Kyoto, the capital of Japan for more than 1,000 years until 1868, has hosted the cutting-edge international performing-arts festival “Kyoto Experiment” since it started there in 2010 to showcase provocative experimental works from Japan and abroad seeking new horizons in theatre and the arts.
This year, the festival declared “maze maze” (“mixed-up jumble”) as its key concept, stating its organizers’ intention to examine how to make the arts more varied, changeable and “diverse” in terms of language, nationality and art-genres — from plays and visual arts to dance — in this dichotomous, divided society.
The result is a lineup of 11 programs — many of them Japan premieres — appearing by invitation from Japan, South Korea, Thailand, Brazil, Australia, the United States, Canada, Argentina and Hong Kong and set to be presented in and around Kyoto City between Sept. 30 and Oct. 22.
Globe-trotting Japanese dramatist Toshiki Okada’s company chelfitsch presents their latest work, “The Window of Spaceship In-Between,” in which four auditioned foreign actors perform in their non-native Japanese.
The media artist Shota Yamauchi creates his first theatre piece, “Sweaty-oily Sour-cheesy Juice,” along with olfactory artist Maki Ueda. By placing a big distillation machine on stage the duo try to create “smell juice” from human’s romantic memories.
In “Lavagem” (“Cleansing”),” Brazilian choreographer Alice Ripoll’s Cia. REC dance troupe, comprising six dancers from the slums of Rio de Janeiro, wash themselves with soap on a slippery blue sheet in acrobatic movements and amazing feats of balance.
The Argentinian playwright and theatre and cinema director Mariano Pensotti is a renowned storyteller. Now, with his company Grupo Marea’s first theatre performance in Japan, “LOS AÑOS” (“THE YEARS”), he looks at the life of a successful film director in 2020 and then again in 2050. What’s happened to him? And what’s not?

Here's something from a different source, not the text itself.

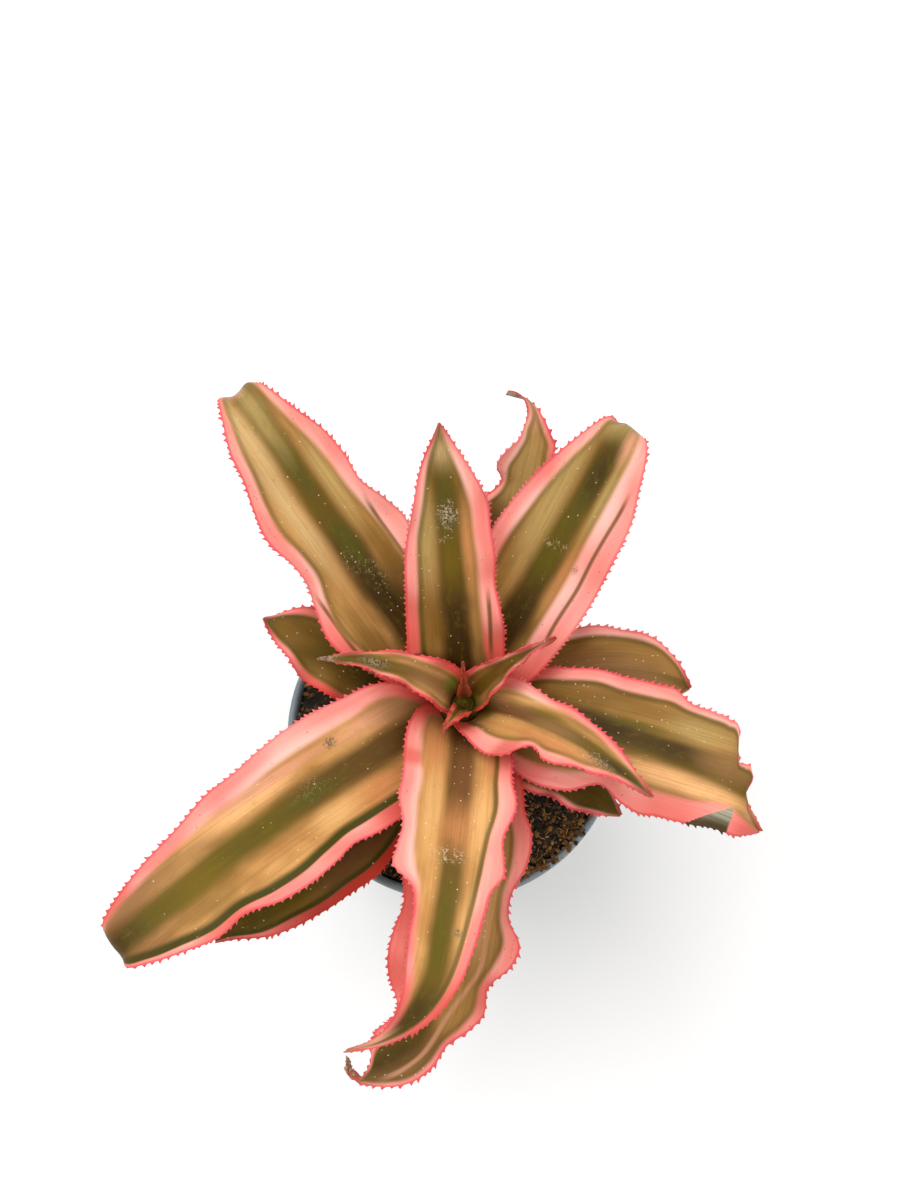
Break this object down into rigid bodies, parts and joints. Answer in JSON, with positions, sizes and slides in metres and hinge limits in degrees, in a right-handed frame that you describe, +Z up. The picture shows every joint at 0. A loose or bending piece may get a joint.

From Australia the festival features Back to Back Theatre, an ensemble of neurodiverse and/or intellectually disabled people that has been creating and performing acclaimed contemporary theatre around the world for more than 30 years. This time, for their debut in western Japan’s Kansai region, they present their 2019 masterpiece of witty and sarcastic citizens’ encounters, “The Shadows Whose Prey the Hunter Becomes.”
Japanese contemporary dancer Ayaka Nakama, who trained at the Rambert School of Ballet and Contemporary Dance in London, is planning a day-long (10:00-20/21:00) performance titled “The Odoriba (dance studio) Legend” which includes her performances and an exhibition on the history of the dance scene in Kansai.
Staying with dance, the British-American dancer and choreographer Ruth Childs presents her latest work, “Lucinda Childs’ 1970s Early Works.” This is the second part of her project aimed at reviving pieces by her aunt, the postmodern American dance legend Lucinda Childs. Following the success of her revival of Lucinda’s three major works from the 1960s, Ruth is now tackling four of her 1970s solos: “Calico Mingling”; “Katema”; “Reclining Rondo”; and “Particular Reel.”
In addition, Dana Michel — a Canadian former competitive runner and soccer player who has since received several international dance awards for her choreography — presents “MIKE,” a three-hour solo performance (during which audiences are free to come and go) in which she examines how our daily work affects us, and what kind of lives we could be living if work wasn’t such a big part of our lives.
In “The World Falls Apart Into Facts,” Hong Kong-based sound artist Samson Young traces a kind of genealogical record of the Chinese folk song “Molihua,” which became known in Britain and Europe during the Qing dynasty (1636-1912) before being reimported to China after that. Young presents this work using video images and installations, together with his music, as a means of studying the mixing of different cultures.
Then staying with sound, the South Korean artist, singer and writer Lang Lee presents her site-specific audio performance “Moshimoshi City — One Mystery At a Time” in the Higashi Kujo neighborhood of the city; while Thai director Wichaya Artamat, the founder of For What Theatre, presents a 70-minute work titled “Juggle & Hide” that uses props from his previous productions, instead of actors, to eloquently recount their meaning and history.
Overall, in Kyoto Experiment 2023 artists in the Kansai region play a central role because, besides the works above they are involved in various kinds of fringe programs, workshops, events, talks and walking tours.
So, if you plan to visit Kyoto, why not take this chance to have a “maze maze” cutting-edge arts experience while you’re there? And if you want to share your thoughts and impressions about any of the shows, there are some special meeting points open during the festival.
“Kyoto Experiment 2023” runs Sept. 30–Oct. 22 at venues around Kyoto.